Ketojenik Diyette Ara Öğünler
Öğünler arasında açlık hissedilmesi durumunda tercih edilebilecek sağlıklı keto atıştırmalıkları olarak çeşitli seçenekler mevcuttur.
Bunlar arasında en az % 90 oranında bitter çikolata, 1 - 2 haşlanmış yumurta, öğünlerde yenilen yemeklerden artanlardan küçük porsiyonlar, bir avuç fındık veya kuruyemiş üç ya da dört tane çilek ve krema, düşük karbonhidratlı süt, kakao tozu ve fındık ezmesi ile yapılmış shake, peynir türleri, salsa sosu ve kereviz, yağlı et veya balık ve zeytin/peynir karışımı sayılabilir.

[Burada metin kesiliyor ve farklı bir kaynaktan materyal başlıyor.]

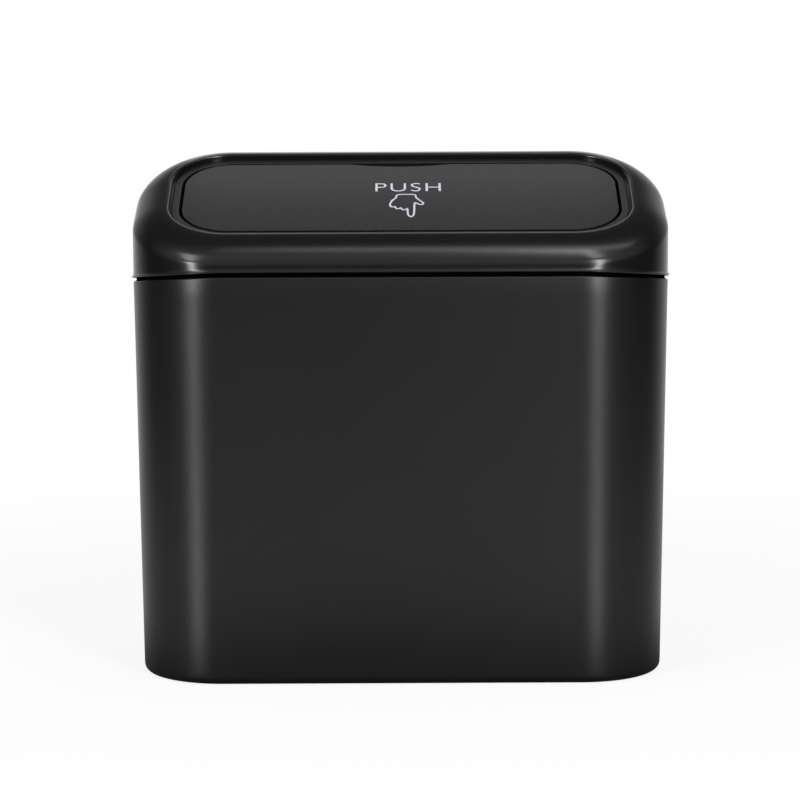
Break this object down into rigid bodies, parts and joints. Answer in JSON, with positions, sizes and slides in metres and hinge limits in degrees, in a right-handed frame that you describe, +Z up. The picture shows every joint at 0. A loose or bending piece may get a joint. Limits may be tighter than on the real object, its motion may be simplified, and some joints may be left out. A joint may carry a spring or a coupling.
{
  "type": "car trash bin",
  "caption": "Slim black plastic car bin: a drafted tub, a lift-off collar with a sloped lid, and a sprung flap that is pushed down.",
  "frame": {"origin": "centre of the bin's base, on the surface that it stands on", "axes": "+X along the long side, +Y to the rear where the flap's hinge is, +Z up"},
  "size_m": [0.156, 0.065, 0.1504],
  "materials": {
    "tub_plastic": "satin moulded",
    "collar_plastic": "satin moulded",
    "frame_plastic": "matte moulded",
    "flap_plastic": "fine texture, printed",
    "screw_steel": "zinc plated",
    "rod_steel": "ground",
    "spring_steel": "drawn wire"
  },
  "bodies": {
    "bin": {"tub": "tub_plastic"},
    "lid": {"collar": "collar_plastic", "hinge_frame": "frame_plastic", "frame_screws": "screw_steel", "hinge_rod": "rod_steel", "rod_clips": "screw_steel", "spring_left": "spring_steel", "spring_right": "spring_steel"},
    "push_flap": {"flap": "flap_plastic"}
  },
  "joints": [
    {"name": "collar_lift", "type": "slide", "parent": "bin", "child": "lid", "axis": [0, 0, 1], "range_m": [0, 0.06]},
    {"name": "flap_hinge", "type": "hinge", "parent": "lid", "child": "push_flap", "pos_m": [0, 0.02102, 0.14175], "axis": [1, 0, 0], "range_deg": [0, 66], "stiffness_Nm_per_rad": 0.03, "springref_deg": -28.65, "deforming": ["spring_left", "spring_right"]}
  ]
}
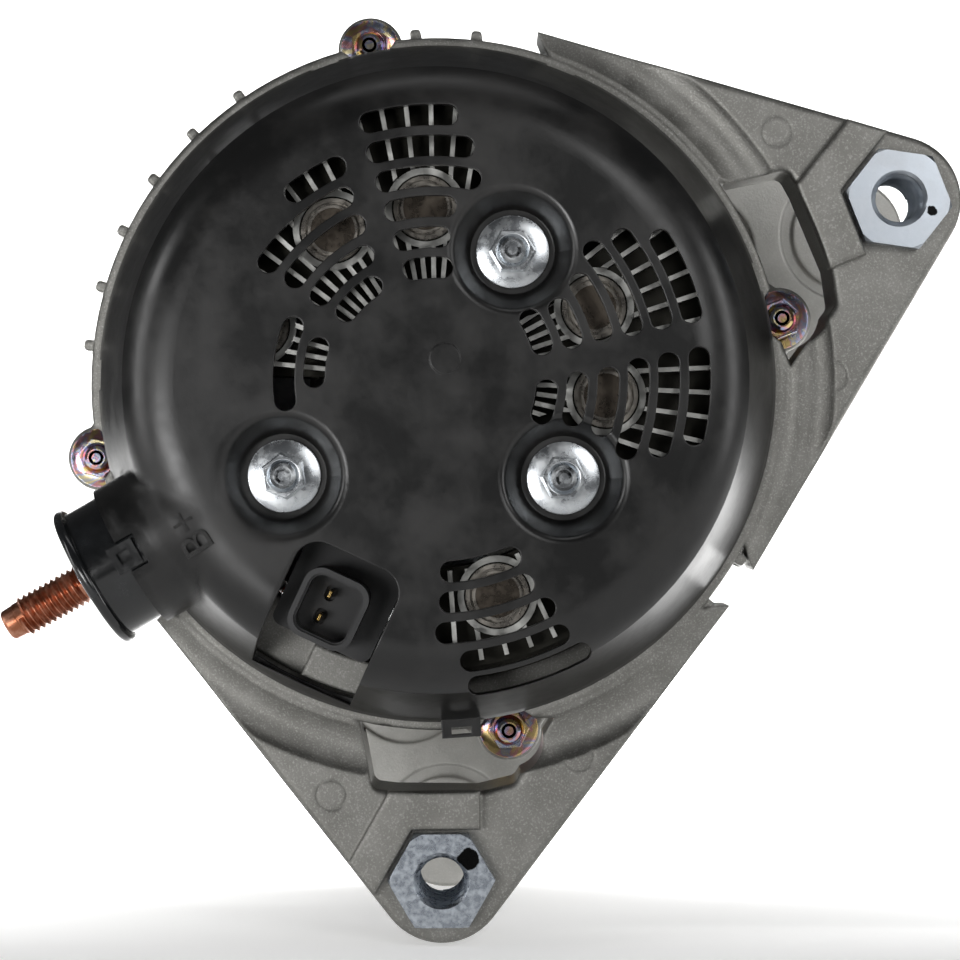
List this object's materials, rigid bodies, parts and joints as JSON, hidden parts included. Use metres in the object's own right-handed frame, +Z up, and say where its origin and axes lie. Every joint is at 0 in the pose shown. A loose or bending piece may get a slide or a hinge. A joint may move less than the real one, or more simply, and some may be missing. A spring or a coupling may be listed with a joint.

Ketojenik diyet çeşitli lokantalarda beslenmek için uygun seçeneklere sahip olabilir. Lokantaların büyük çoğunluğu menülerinde et veya balık bazlı yemekler bulundurmaktadır. Ketojenik diyeti takip eden bireyler bu seçenekleri tercih ettikten sonra, yemeğin içindeki ya da yanındaki yüksek karbonhidratlı öğelerin fazladan sebzelerle değiştirilmesini talep edebilirler.